De boomgaard en de bruidegom
Toch zien wij uit naar meer. Niet voor niets horen we aan het einde van het lijdensverhaal spreken over een boomgaard of tuin (Gr.: kèpos – Joh. 19,41). Onmiddellijk komt daarmee het Hooglied in onze herinnering. Waar is de bruidegom? De aarde wordt een liefdesparadijs als wij, mensen van Zijn volk, God trouw zijn. De mannen zijn naar huis, maar Maria Magdalena zal Hem, de bruidegom, ontmoeten. Ze denkt eerst dat Hij de tuinman is. Niet zo gek gedacht: Hij, de nieuwe Adam, is immers de Heer van de tuin en de koning van de nieuwe aarde.
Dood, waar is uw prikkel?
Johannes beschrijft ons Jezus die Zijn lijden volbracht heeft als de Heer van ons allen, onze voorganger die de dood overwon. Zeker, Hij was gewond, de leerlingen moeten allemaal zijn wonden zien, Tomas pas na acht dagen (20,24-29), maar Zijn dood was niet het einde. Er is een nieuw begin rond deze rechtvaardige. Er eindigde niets op Goede Vrijdag – het is onmiddellijk Pasen, en Pinksteren tegelijk: Hij gaf de Geest (19,30). Hij gaf die Geest aan de Vader, maar via Hem gaf Hij die door aan ons.
Er is een nieuw begin rond deze rechtvaardige.
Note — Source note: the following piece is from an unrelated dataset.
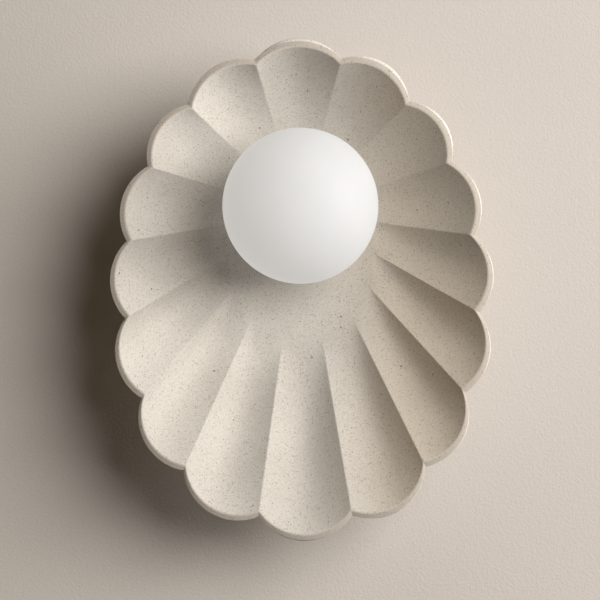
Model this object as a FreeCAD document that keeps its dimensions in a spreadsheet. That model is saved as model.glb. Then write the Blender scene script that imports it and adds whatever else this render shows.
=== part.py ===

God richt zijn feestmaal aan op zijn heilige berg en vernietigt het rouwkleed dat over alle volken ligt. Hij vernietigt de dood voor altijd en droogt ieders tranen (Jes. 25,6-9). In de verte horen we een joodse man sarrend uitroepen: ‘Dood, waar is je prikkel, dood, waar is je overwinning?’ (1 Kor. 15,55). Vandaag roept diezelfde man, Paulus, ons op om te zoeken wat boven is. Ons leven verborgen en geborgen in God (1 Kol. 3,1-4). En de psalmist roept blij uit: ‘Ik zal niet sterven, maar leven en verkondigen wat de Heer voor mij deed’ (Ps. 118,17).